[INSTRUCTIONS TO FOLLOW]
Copy out all of the material, matching it word for word.

[DATA SEGMENT]
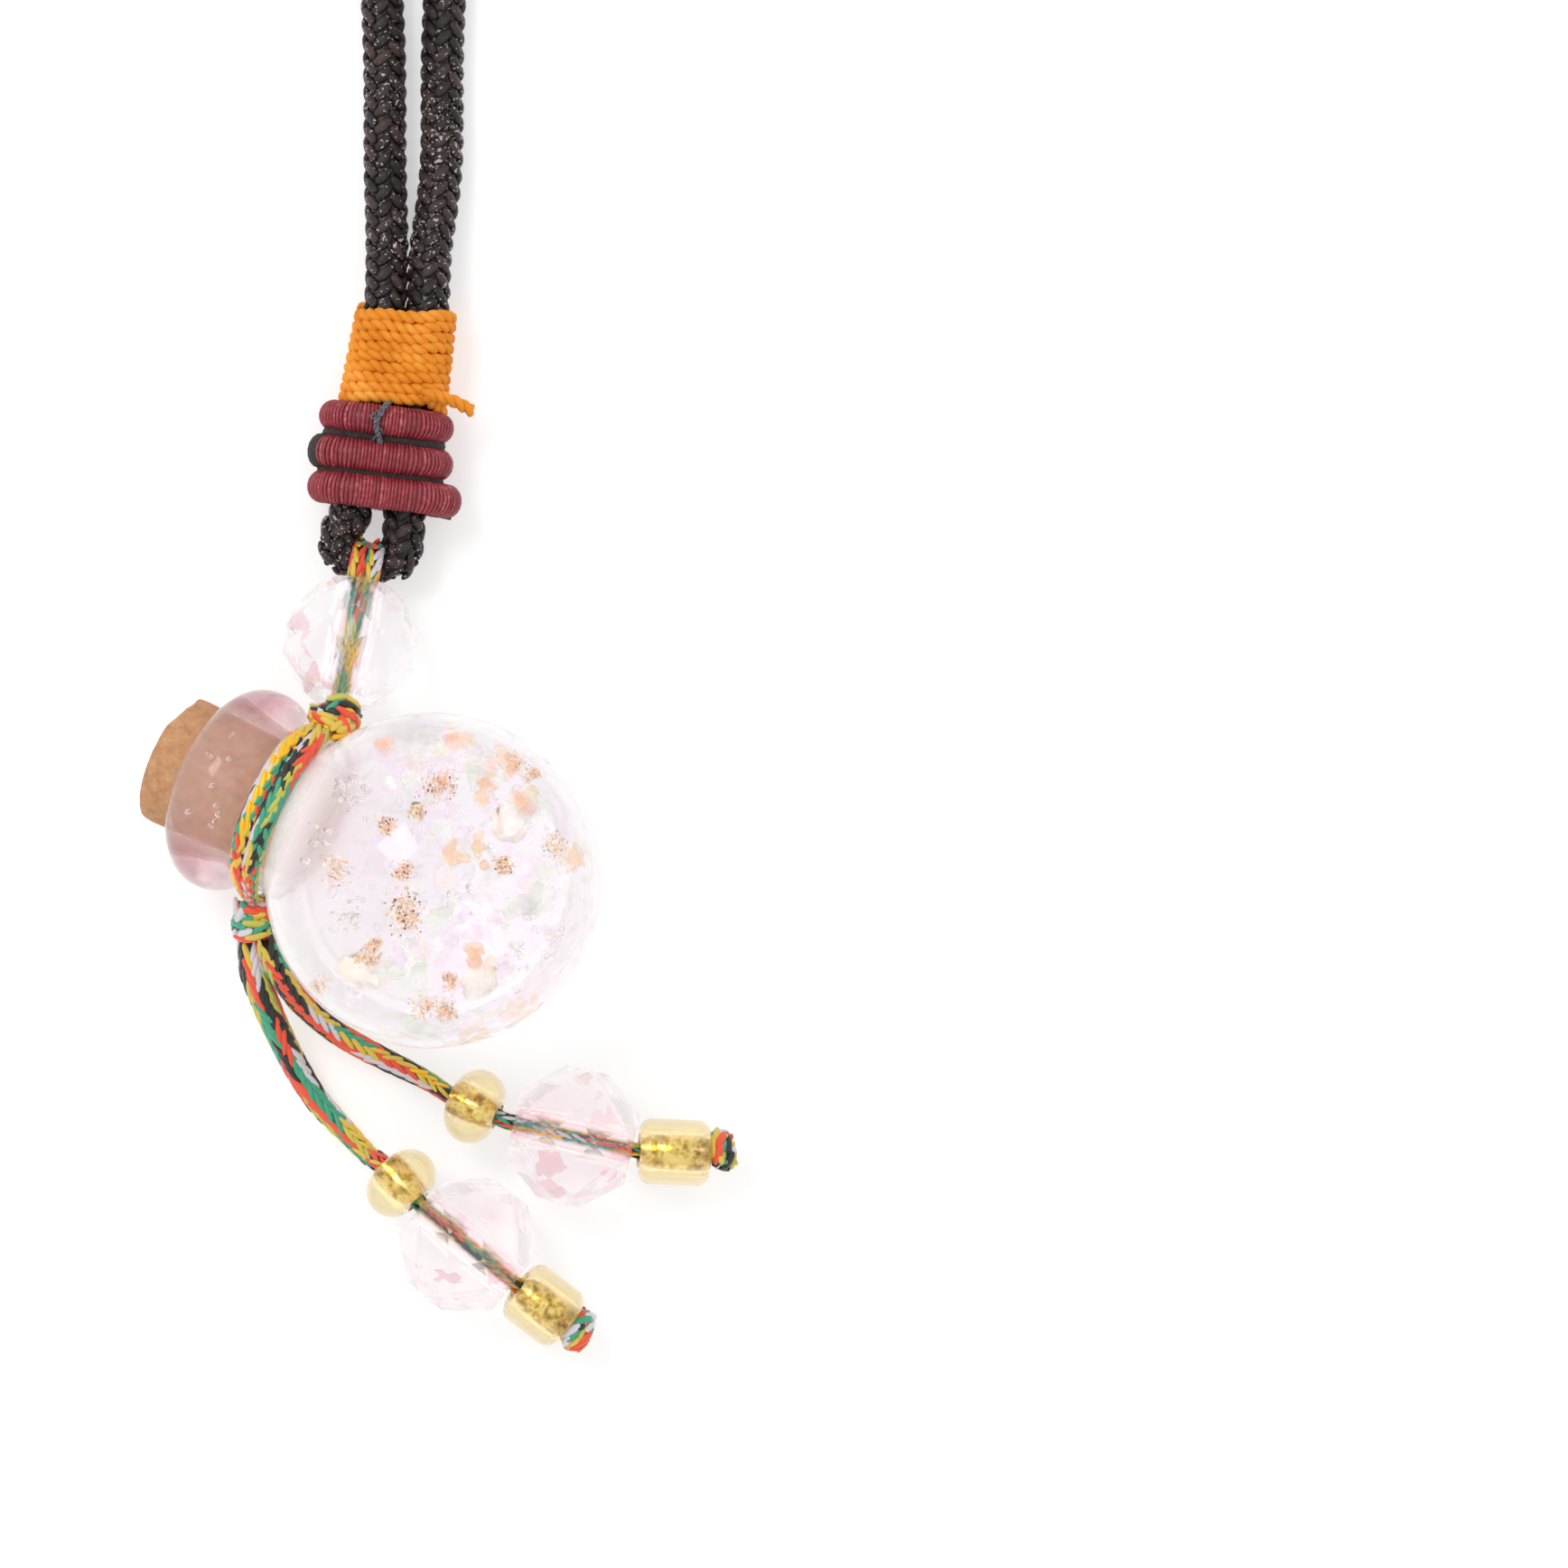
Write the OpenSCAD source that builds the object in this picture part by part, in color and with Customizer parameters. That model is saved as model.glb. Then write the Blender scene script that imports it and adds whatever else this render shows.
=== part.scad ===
// Glass bottle pendant on a braided necklace cord, lying on a table.
// Lengths are in millimetres. The table is z = 0, and the round body stands over the origin.

/* [Glass bottle] */
// Outer diameter of the round body
globe_d = 13.0; // [12.4:0.1:13.6]
// Thickness of the glass of the round body
glass_wall = 1.6; // [1.2:0.1:2.0]
// Outer diameter of the neck under the rim
neck_d = 6.5; // [6.2:0.1:6.8]
// Outer diameter of the rolled rim
lip_d = 8.0; // [7.7:0.1:8.4]
// Thickness of the rolled rim along the neck
lip_thick = 3.2; // [3.0:0.1:3.4]
// Length of the narrow neck between the round body and the rim, which the thread fills
neck_len = 1.82; // [1.7:0.02:1.9]
// Diameter of the hole down the neck
mouth_d = 5.1; // [4.7:0.1:5.3]
// Direction in which the neck points, counted from the X axis
neck_heading = 155.4; // [150:0.2:160]

/* [Cork] */
// Whole length of the stopper
cork_len = 6.0; // [5.0:0.1:6.4]
// Length of cork that stands out of the rim
cork_proud = 1.3; // [1.0:0.1:1.8]
// Diameter of the inner end of the stopper
cork_tip_d = 4.7; // [4.3:0.1:4.8]
// Clearance between cork and glass at the rim
cork_fit = 0.03; // [0.02:0.01:0.06]
// Depth of the broken corner, measured in from the edge of the outer end
cork_chip = 0.9; // [0.5:0.1:1.2]

/* [Necklace cord] */
// Diameter of the braided cord
cord_d = 1.62; // [1.54:0.02:1.64]
// Radial thickness of the red rope rings
coil_thick = 1.1; // [0.9:0.05:1.2]
// Height of one red rope ring along the cord
coil_tall = 1.34; // [1.2:0.02:1.36]
// Share of its radius that the cord loses under the thread that hangs from it
cord_squeeze = 0.5; // [0.4:0.02:0.56]
// Distance along the cord over which it swells back to its full diameter
squeeze_reach = 0.8; // [0.7:0.05:1.0]
// Clearance between the cord and what is wound round it
winding_gap = 0.06; // [0.04:0.01:0.1]
// Number of turns of the orange yarn
wrap_turns = 8; // [6:1:10]
// Thickness of the orange yarn
yarn_thick = 0.36; // [0.3:0.02:0.42]
// Height of the orange winding along the cord
wrap_tall = 3.5; // [3.2:0.1:3.6]

/* [Thread] */
// Diameter of the many-coloured thread of the two tails
thread_d = 1.0; // [0.8:0.05:1.1]
// Diameter of each strand of the doubled thread in the upper bead
hanger_d = 0.5; // [0.4:0.02:0.52]
// Clearance between pieces of thread, and between thread and glass
thread_gap = 0.04; // [0.03:0.01:0.06]
// Diameter of the knot over the neck
upper_knot_d = 1.8; // [1.6:0.1:1.9]
// Length of the knot over the neck
upper_knot_len = 1.3; // [1.1:0.1:1.4]
// Diameter of the knot under the neck
lower_knot_d = 1.5; // [1.3:0.1:1.6]
// Length of the knot under the neck
lower_knot_len = 1.4; // [1.2:0.1:1.5]
// Diameter of the knots at the ends of the tails
end_knot_d = 1.6; // [1.4:0.1:1.8]
// Length of the knots at the ends of the tails
end_knot_len = 1.2; // [1.0:0.1:1.4]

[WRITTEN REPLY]
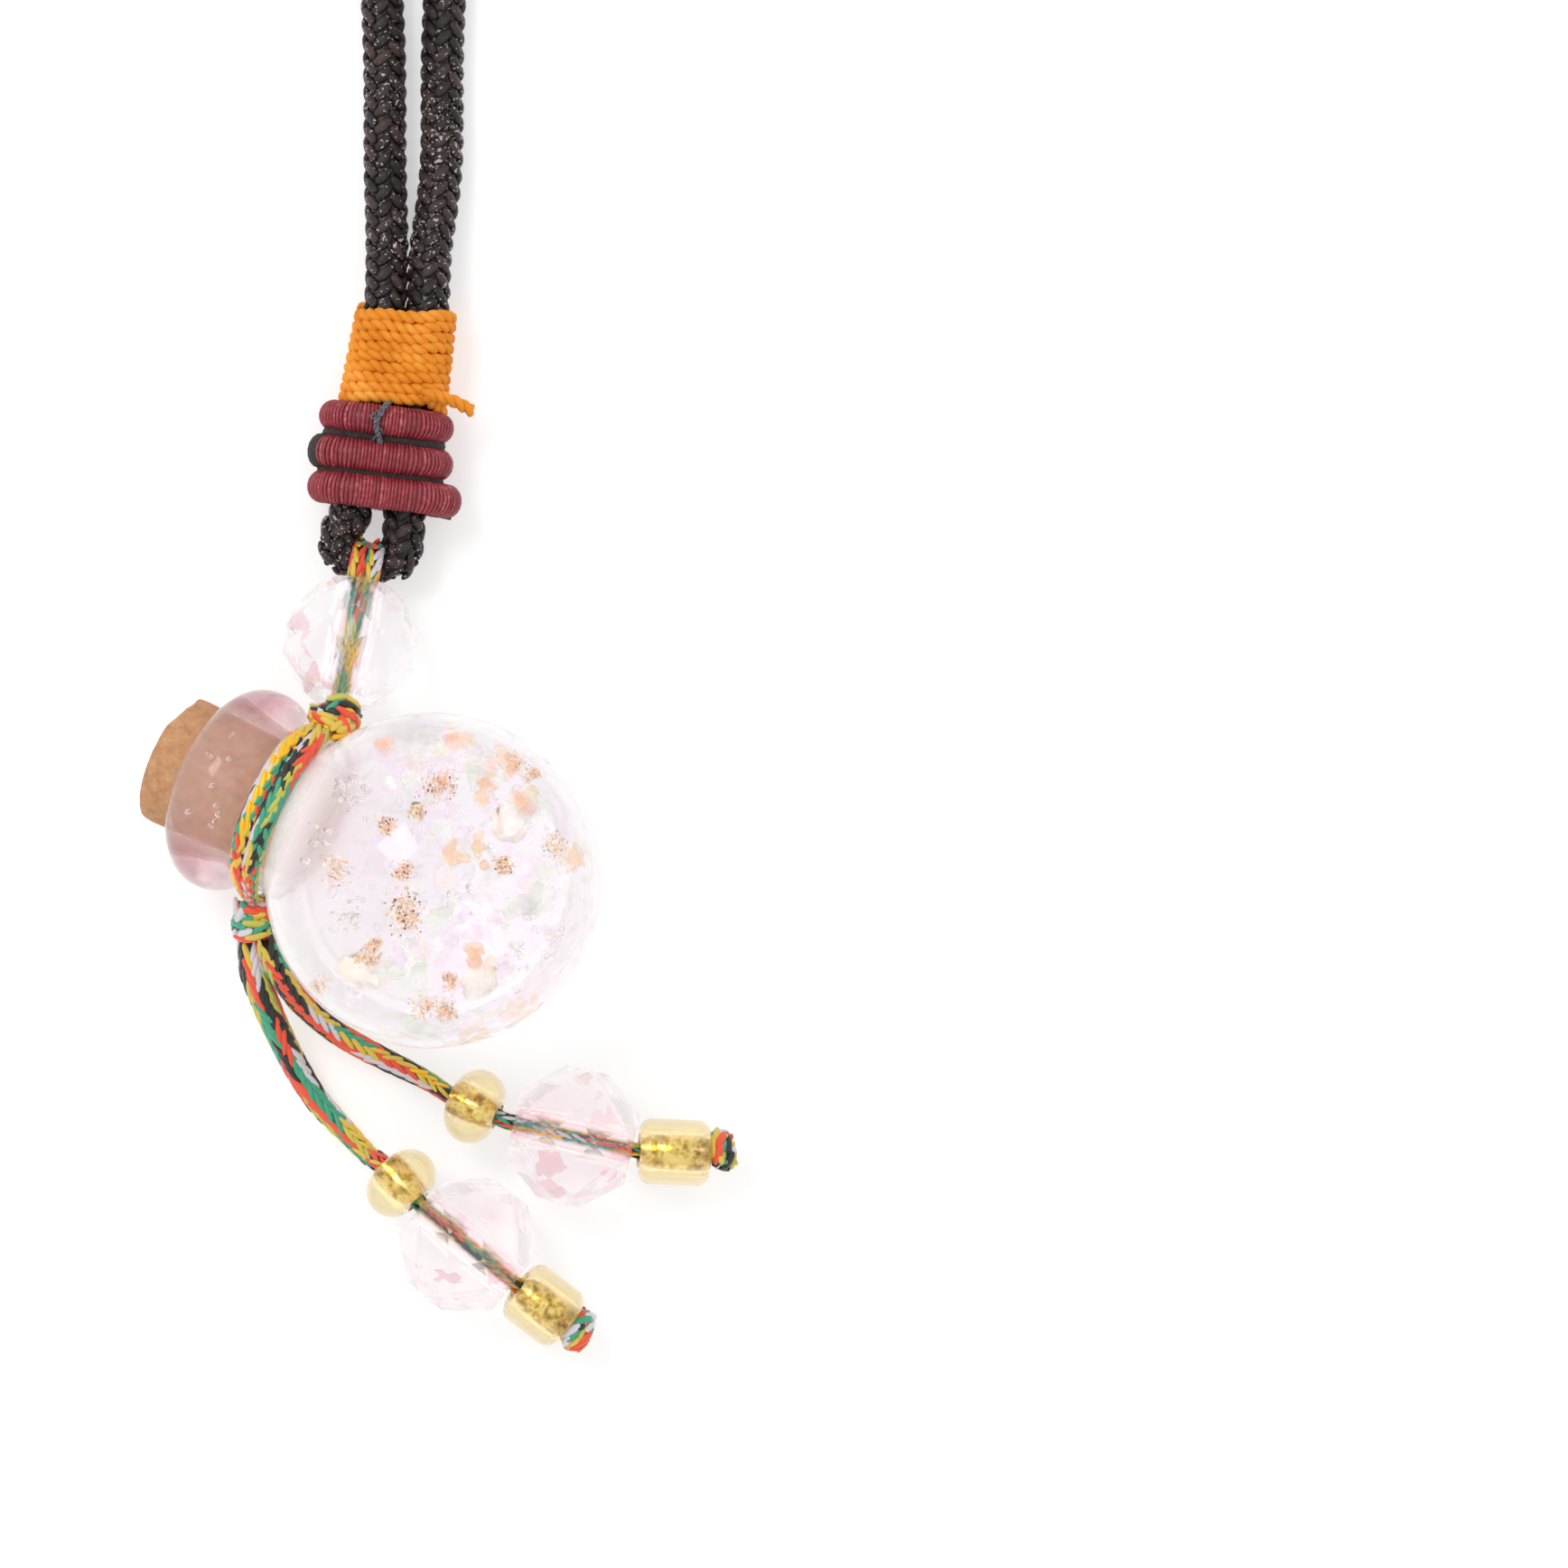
Write the OpenSCAD source that builds the object in this picture part by part, in color and with Customizer parameters. That model is saved as model.glb. Then write the Blender scene script that imports it and adds whatever else this render shows.
=== part.scad ===
// Glass bottle pendant on a braided necklace cord, lying on a table.
// Lengths are in millimetres. The table is z = 0, and the round body stands over the origin.

/* [Glass bottle] */
// Outer diameter of the round body
globe_d = 13.0; // [12.4:0.1:13.6]
// Thickness of the glass of the round body
glass_wall = 1.6; // [1.2:0.1:2.0]
// Outer diameter of the neck under the rim
neck_d = 6.5; // [6.2:0.1:6.8]
// Outer diameter of the rolled rim
lip_d = 8.0; // [7.7:0.1:8.4]
// Thickness of the rolled rim along the neck
lip_thick = 3.2; // [3.0:0.1:3.4]
// Length of the narrow neck between the round body and the rim, which the thread fills
neck_len = 1.82; // [1.7:0.02:1.9]
// Diameter of the hole down the neck
mouth_d = 5.1; // [4.7:0.1:5.3]
// Direction in which the neck points, counted from the X axis
neck_heading = 155.4; // [150:0.2:160]

/* [Cork] */
// Whole length of the stopper
cork_len = 6.0; // [5.0:0.1:6.4]
// Length of cork that stands out of the rim
cork_proud = 1.3; // [1.0:0.1:1.8]
// Diameter of the inner end of the stopper
cork_tip_d = 4.7; // [4.3:0.1:4.8]
// Clearance between cork and glass at the rim
cork_fit = 0.03; // [0.02:0.01:0.06]
// Depth of the broken corner, measured in from the edge of the outer end
cork_chip = 0.9; // [0.5:0.1:1.2]

/* [Necklace cord] */
// Diameter of the braided cord
cord_d = 1.62; // [1.54:0.02:1.64]
// Radial thickness of the red rope rings
coil_thick = 1.1; // [0.9:0.05:1.2]
// Height of one red rope ring along the cord
coil_tall = 1.34; // [1.2:0.02:1.36]
// Share of its radius that the cord loses under the thread that hangs from it
cord_squeeze = 0.5; // [0.4:0.02:0.56]
// Distance along the cord over which it swells back to its full diameter
squeeze_reach = 0.8; // [0.7:0.05:1.0]
// Clearance between the cord and what is wound round it
winding_gap = 0.06; // [0.04:0.01:0.1]
// Number of turns of the orange yarn
wrap_turns = 8; // [6:1:10]
// Thickness of the orange yarn
yarn_thick = 0.36; // [0.3:0.02:0.42]
// Height of the orange winding along the cord
wrap_tall = 3.5; // [3.2:0.1:3.6]

/* [Thread] */
// Diameter of the many-coloured thread of the two tails
thread_d = 1.0; // [0.8:0.05:1.1]
// Diameter of each strand of the doubled thread in the upper bead
hanger_d = 0.5; // [0.4:0.02:0.52]
// Clearance between pieces of thread, and between thread and glass
thread_gap = 0.04; // [0.03:0.01:0.06]
// Diameter of the knot over the neck
upper_knot_d = 1.8; // [1.6:0.1:1.9]
// Length of the knot over the neck
upper_knot_len = 1.3; // [1.1:0.1:1.4]
// Diameter of the knot under the neck
lower_knot_d = 1.5; // [1.3:0.1:1.6]
// Length of the knot under the neck
lower_knot_len = 1.4; // [1.2:0.1:1.5]
// Diameter of the knots at the ends of the tails
end_knot_d = 1.6; // [1.4:0.1:1.8]
// Length of the knots at the ends of the tails
end_knot_len = 1.2; // [1.0:0.1:1.4]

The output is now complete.